読みながら「これは保護猫活動だな」とか「これはハンドメイド作家さんの苦悩だな」とか「これは!猫カフェ!!」とか、現代にも通じる活動をしていきます。物語の終盤、猫たちと遊びながらお茶や軽食をいただける猫茶家で広がるネコネコネットワーク。そこから伝説の職人との縁が出来て手ぬぐいを売ることができるようになります。少しずつですが、お商売も軌道に乗って行っているようです。
不利益が商売の転機になることも。亡き夫の兄弟子と弟子が分け合って佐和さんちで作業をしています。2人か錺職人なのですが、これまた亡き夫の別の兄弟子の手によって、自分たちの作った簪を商店に卸すことが出来なくなります。困ってしまった2人でしたが、猫をあしらった簪を猫好きの集まる佐和さんのお店に置けば売れるのではないか?ということになり、実際売り出してみるととても人気のようでした。

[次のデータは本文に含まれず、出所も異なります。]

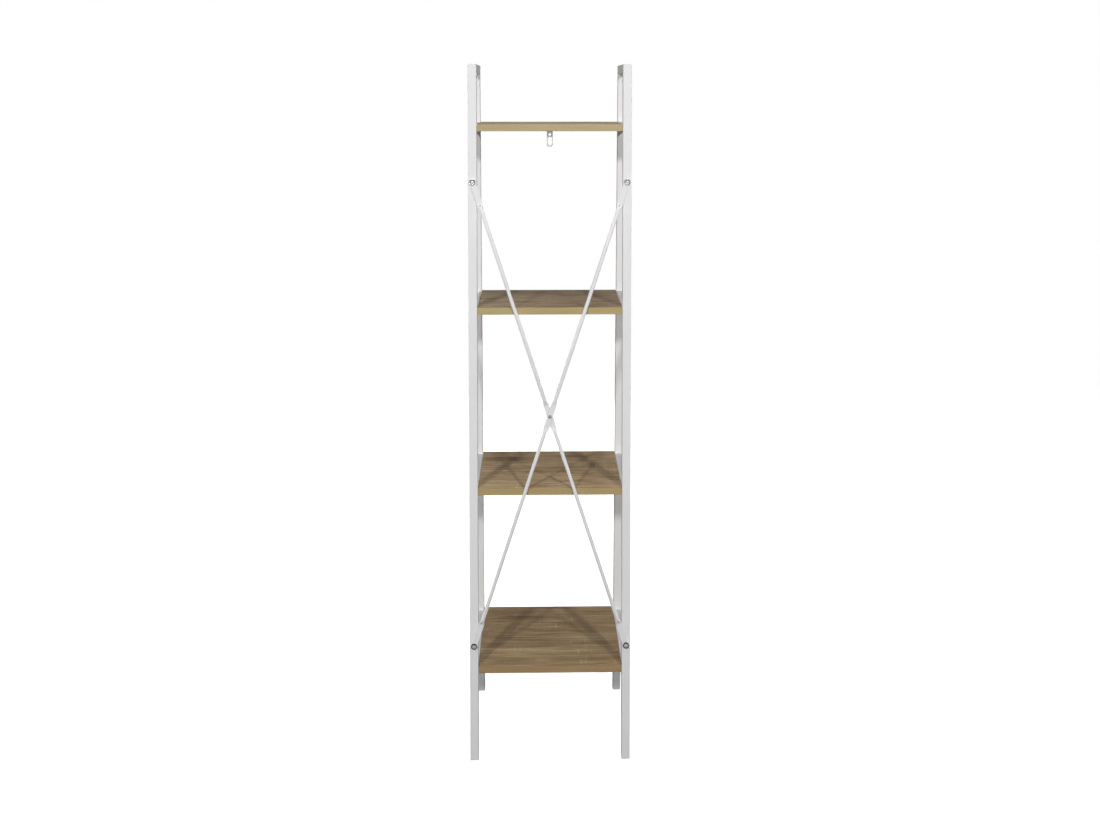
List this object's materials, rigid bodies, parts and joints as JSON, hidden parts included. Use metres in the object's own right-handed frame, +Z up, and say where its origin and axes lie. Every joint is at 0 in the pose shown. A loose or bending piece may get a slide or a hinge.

お商売が上手く行っていく過程を見るのはいいですね。
人間の勝手な都合で不幸になる猫が登場します。解決する話もありますが、解決せず佐和さんが福猫屋へ連れ帰る子もいます。佐和さんは憤るのですが、自分が甘かったのだと反省します。それが猫茶家を始める切っ掛けになるのですが、動物を飼う責任についても考えてしまいました。
猫の面倒を見ていくうえで、慈善事業だけではやっていけないんだなと思いますし、佐和さんの苦悩や苦労は、保護猫の活動をされている方々が日々している苦悩や苦労なのかもしれないと思いました。
夫との死別という悲しいスタートでしたが、希望を持てなかった佐和さんが、猫と出会い、里子に出していくうちにお商売も始めて行きます。お商売も上手く行かなかったからそれで終わりではなく「あんなふうにしたい」「もっとこうしよう」と、どんどん新しいことに挑戦していく姿は元気をいただけました。実際、佐和さんは失敗しながらも良い方向に進んでいきます。事業を始めて行くうえで、アレコレと心配するよりも「まずはやってみようという」という気持ちが大事なのかなと思いました。佐和さんのマインドは自分の中でも持っていたいです。
猫が好きな方ならきっと楽しめる1冊です。子猫を里子に出す時、一緒に喜びと寂しさを噛み締めましたい、猫好きだからこそ佐和さんと一緒に怒ったり、笑ったり出来ると思います。そんな楽しい1冊でした。